Maltese civil servant

Glenn Micallef (/mt/; born 30 July 1989) is a Maltese civil servant who was Chief of Staff to the Prime Minister of Malta, Robert Abela, from 2020 to 2024. Since December 2024 he has served as European Commissioner for Intergenerational Fairness, Youth, Culture and Sport.

==Early life ==
Micallef graduated from the University of Malta with a bachelor's degree in commerce and economics and a Masters degree in European law. As a student, he served as president of Pulse in 2010.

==Career==

He later worked at the foreign affairs ministry, where he was head of the EU Coordination Department and the Brexit Unit. In January 2020, Micallef was named European affairs advisor to Prime Minister Robert Abela.

===Brexit preparations===
Following the UK's decision to leave the European Union and subsequent negotiations with the European Commission, Glenn Micallef was appointed as Head of the Brexit Unit, to coordinate Malta's Brexit preparations and to streamline Malta's legislation accordingly. The principal set of guidelines establishing the parameters for the Chief Negotiator were agreed upon and concluded during the 2017 Maltese Presidency of the Council of the European Union. Under his tenure, Micallef was also responsible for an information campaign, 'Brexit Be Prepared', to inform UK citizens living in Malta of the steps needed to regulate their position following Brexit and coordinate between the different government departments and entities.

===Chief of staff===

In November 2020, he was appointed Head of Secretariat to the Prime Minister, a position equivalent to a chief of staff, succeeding Clyde Caruana. He resigned from the position in June 2024, and was succeeded by Mark Mallia. Upon his resignation, Micallef was considered a contender to succeed Marlene Bonnici as Permanent Representative of Malta to the EU.

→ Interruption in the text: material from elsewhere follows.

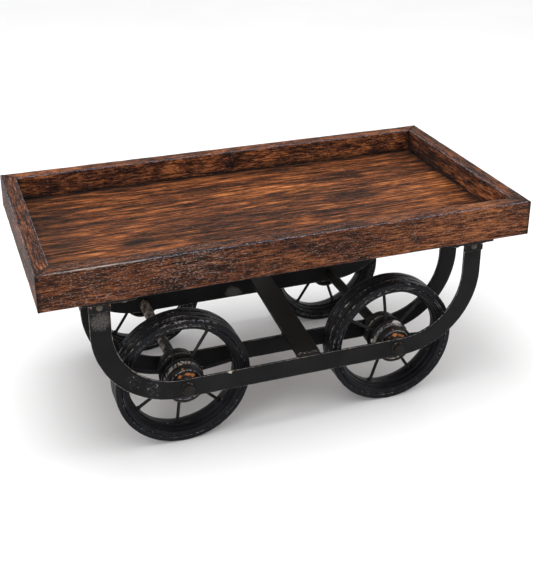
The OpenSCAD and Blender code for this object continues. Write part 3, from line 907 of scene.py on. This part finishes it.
# Hubs: a turned barrel with two flanges for the spokes, and a loose collar near each end.
# The castings are rough, with run weld round the flanges and coppery rust where paint has gone. Silver patches on
# them are painted glints.
hub_lo, hub_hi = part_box("hub_near_left")
hub_half = (hub_hi.y - hub_lo.y) / 2
hub_flange = (hub_hi.z - hub_lo.z) / 2
hub_bore = axle_radius + 0.00005
barrel = 0.020
flange_inner, flange_outer = 0.004, 0.0085
collar_inner = 0.0145
hub_outline = (
    (hub_bore, hub_half), (hub_bore + 0.005, hub_half), (hub_bore + 0.006, hub_half - 0.0008),
    (hub_bore + 0.006, hub_half - 0.002), (barrel - 0.002, hub_half - 0.003), (barrel, hub_half - 0.004),
    (barrel, flange_outer), (hub_flange - 0.001, flange_outer), (hub_flange, flange_outer - 0.001),
    (hub_flange, flange_inner + 0.001), (hub_flange - 0.001, flange_inner), (barrel, flange_inner),
)
collar_lo, collar_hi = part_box("hub_collars_near_left")
collar_outer = (collar_hi.z - collar_lo.z) / 2
collar_bore = barrel + 0.0001
collar_top = hub_half - 0.001
collar_outline = (
    (collar_bore, collar_inner), (collar_outer - 0.001, collar_inner), (collar_outer, collar_inner + 0.001),
    (collar_outer, collar_top - 0.001), (collar_outer - 0.001, collar_top),
    (collar_outer - 0.003, collar_top), (collar_bore, collar_top - 0.002),
)
hub_paint = painted_iron(
    "hub_paint", 0.85, 0.7, (0.0065, 0.0062, 0.0062), (0.021, 0.0195, 0.019), (bare_cream, bare_slate_and_glint), 0.36, 0.9,
    scale=300.0, shine=0.12)
rust_ring = 0.0148


def patch_layers(bm, copper, silver, seed):
    """Marks patches of copper-red rust and of silver that is a painted glint, and a broken ring of rust on each end
    face.

    A patch is a turn in degrees, a radius, a place along the axle, a reach and a strength.
    """
    for label, patches in (("copper", copper), ("silver", silver)):
        layer = bm.verts.layers.float.new(label)
        for vert in bm.verts:
            turn = math.atan2(vert.co.z, vert.co.x)
            radius = math.hypot(vert.co.x, vert.co.z)
            for at_turn, at_radius, at_along, reach, strength in patches:
                swing = math.radians((math.degrees(turn) - at_turn + 180) % 360 - 180) * radius
                gap = math.sqrt(swing ** 2 + (radius - at_radius) ** 2 * 4 + (vert.co.y - at_along) ** 2)
                vert[layer] = max(vert[layer], strength * fade(gap, reach))
            if label == "copper":
                gap = math.hypot(radius - rust_ring, abs(vert.co.y) - hub_half + 0.002)
                broken = 0.62 + 0.75 * noise.noise(Vector((3 * math.cos(turn), 3 * math.sin(turn), seed * 2.3)))
                vert[layer] = max(vert[layer], broken * fade(gap, 0.0042))


for seed, (wheel, side, end) in enumerate(wheels):
    outer_end = side * hub_half
    copper = [
        (100, 0.0235, outer_end - side * 0.003, 0.005, 0.8), (262, 0.0245, side * 0.019, 0.009, 0.75),
        (132, 0.0225, side * 0.012, 0.007, 0.75), (58, 0.0225, side * 0.012, 0.006, 0.7),
    ]
    # Silver patches: painted glints on the barrel and flanges.
    silver = [
        (80, 0.0225, side * 0.010, 0.005, 0.7), (104, 0.0235, side * 0.010, 0.004, 0.6),
        (152, 0.0235, side * 0.018, 0.004, 0.6),
    ]
    if wheel == "near_right":
        silver = [
            (68, 0.024, side * 0.010, 0.013, 1.0), (100, 0.021, side * 0.012, 0.006, 0.6),
            (175, 0.025, side * 0.008, 0.009, 0.7),
        ]
    for kind, outline, rounding, mirrored in (
        ("hub_", hub_outline, 0.0003, True), ("hub_collars_", collar_outline, 0.0004, False),
    ):
        bm = turned_ring(outline, rounding, 96, 0.0014, mirrored)
        if not mirrored:
            twin = bmesh.ops.duplicate(bm, geom=list(bm.verts) + list(bm.edges) + list(bm.faces))["geom"]
            bmesh.ops.scale(bm, verts=verts_of(twin), vec=(1, -1, 1))
            bmesh.ops.recalc_face_normals(bm, faces=bm.faces)
        mark_wear(bm, 12, 40)
        patch_layers(bm, copper, silver, seed)
        worn = bm.verts.layers.float["worn"]
        bm.normal_update()
        for vert in bm.verts:
            place = vert.co * 260 + Vector((seed * 3.1, 0, 0))
            rough = noise.noise(place) + 0.6 * noise.noise(place * 2.3)
            if math.hypot(vert.co.x, vert.co.z) > hub_bore + 0.0003:
                vert.co -= vert.normal * 0.00028 * (1.6 + rough)
            vert[worn] = vert[worn] * (0.75 + 0.3 * rough) + 0.14 * max(0, rough)
        bmesh.ops.translate(bm, verts=bm.verts, vec=wheel_middle(side, end))
        node = kind + wheel
        show(bm, node + "_casting", "wheel_" + wheel, hub_paint, [node], smooth=60)
    bm = bmesh.new()
    for along, radius, thick in (
        (flange_outer, barrel + 0.0016, 0.0024), (flange_outer + 0.003, barrel + 0.0012, 0.0022),
        (-flange_outer, barrel + 0.0016, 0.0026), (-collar_inner, barrel + 0.001, 0.0020),
        (hub_half - 0.0042, barrel + 0.0002, 0.0009),
    ):
        beside = along + (0.0008 if along > 0 else -0.0008)
        bead(bm, ring_points(0, side * beside, 0, radius, 0, 360, 0.0016), thick, 90 + seed * 3, closed=True)
    close_beads(bm)
    patch_layers(bm, copper, silver, seed)
    bmesh.ops.translate(bm, verts=bm.verts, vec=wheel_middle(side, end))
    show(bm, "hub_" + wheel + "_welds", "wheel_" + wheel, hub_paint)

===European Commissioner===
In July 2024, he was announced as Malta's nominee to serve as the country's European commissioner. His hearing with the European Parliament took place on 4 November 2024.

==Personal life==
Glenn Micallef was vice president of Zabbar St Patrick FC up until September 2024.

Micallef’s wife is an architect and is a local councillor in Kalkara.